Dissertation
Tailoring electronic properties in semiconducting perovskite materials through octahedral control
Doctor of Philosophy (Ph.D.), Drexel University
May 2017
DOI:
https://doi.org/10.17918/etd-7425
Abstract
Perovskite oxides, which take the chemical formula ABO₃, are a very versatile and interesting materials family, exhibiting properties that include ferroelectricity, ferromagnetism, mixed ionic/electronic conductivity, metal-insulator behavior and multiferroicity. Key to these functionalities is the network of BO₆ corner-connected octahedra, which are known to distort and rotate, directly altering electronic and ferroic properties. By controlling the BO₆ octahedral distortions and rotations through cationic substitutions, the use of strain engineering, or through the formation of superlattice structures, the functional properties of perovskites can be tuned. Motivating the use of structure-driven design in oxide heterostructures is the prediction of hybrid improper ferroelectricity in A'BO₃/ABO₃ superlattices. Two key design rules to realizing hybrid improper ferroelectricity are the growth of high quality superlattice structures with odd periodicities of the A / A' layers, and the control of the octahedral rotation pattern.
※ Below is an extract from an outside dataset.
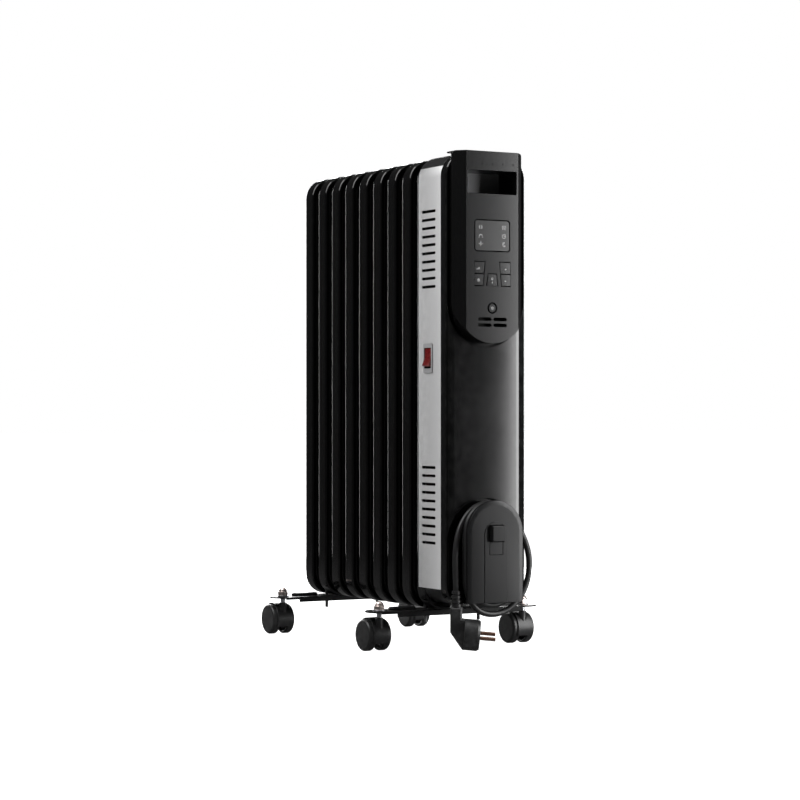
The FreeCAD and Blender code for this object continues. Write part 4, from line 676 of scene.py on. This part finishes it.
@dataclass
class Printing:
    """Thin printed strokes on a face that looks along -Y."""

    stroke: float = 0.42
    film: float = 0.04
    finish: Finish = PRINT

    def marks(self, name: str, placed: Sequence[tuple[Mark, float, float, float]], face: float,
              body: str) -> bpy.types.Object:
        """Prints pictograms as one piece.

        Args:
            name: The piece's name.
            placed: Each mark with its centre's x and z in millimetres and its scale.
            face: The printed face's distance from the cover's back plane, in millimetres.
            body: The body that it rides on.

        Returns:
            The print.
        """
        lines = [[(x + across * scale, z + upward * scale) for across, upward in line]
                 for mark, x, z, scale in placed for line in mark.value]
        return self.strokes(name, lines, face, body)

    def strokes(self, name: str, lines: Sequence[Sequence[tuple[float, float]]], face: float,
                body: str) -> bpy.types.Object:
        """Prints lines as one piece.

        Args:
            name: The piece's name.
            lines: The x and z of each line's points, in millimetres.
            face: The printed face's distance from the cover's back plane, in millimetres.
            body: The body that it rides on.

        Returns:
            The print.
        """
        curve = bpy.data.curves.new(name, "CURVE")
        curve.dimensions = "3D"
        curve.bevel_depth = self.stroke / 2 * MM
        curve.bevel_resolution = 1
        curve.use_fill_caps = True
        for line in lines:
            spline = curve.splines.new("POLY")
            spline.points.add(len(line) - 1)
            for point, (x, z) in zip(spline.points, line):
                point.co = (*place(x, -face, z), 1.0)
        piece = bpy.data.objects.new(name, curve)
        bpy.context.scene.collection.objects.link(piece)
        take(piece)
        bpy.ops.object.convert(target="MESH")
        bpy.ops.object.mode_set(mode="EDIT")
        bpy.ops.mesh.select_all(action="SELECT")
        centre = place(0.0, -face, 0.0)
        bpy.ops.transform.resize(value=(1.0, 2 * self.film / self.stroke, 1.0), center_override=centre)
        bpy.ops.object.mode_set(mode="OBJECT")
        dress(piece, self.finish)
        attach(piece, body)
        LOG.info("%s: %d faces", name, len(piece.data.polygons))
        return piece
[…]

My work explores the rotational response in perovskite oxides to strain and interface effects in thin films of RFeO₃ (R = La, Eu). I demonstrate a synchrotron x-ray diffraction technique to identify the rotation pattern that is present in the films. I then establish substrate imprinting as a key tool for controlling the rotation patterns in heterostructures, providing a means to realize the necessary structural variants of the predicted hybrid improper ferroelectricity in superlattices. In addition, by pairing measured diffraction data with a structure factor calculation, I demonstrate how one can extract both A-site and oxygen atomic positions in single crystal perovskite oxide films. Finally, I show results from (LaFeO₃)_n/(EuFeO₃)n superlattices (n = 1-5), synthesized to test the motivating predictions of hybrid improper ferroelectricity in oxide superlattices.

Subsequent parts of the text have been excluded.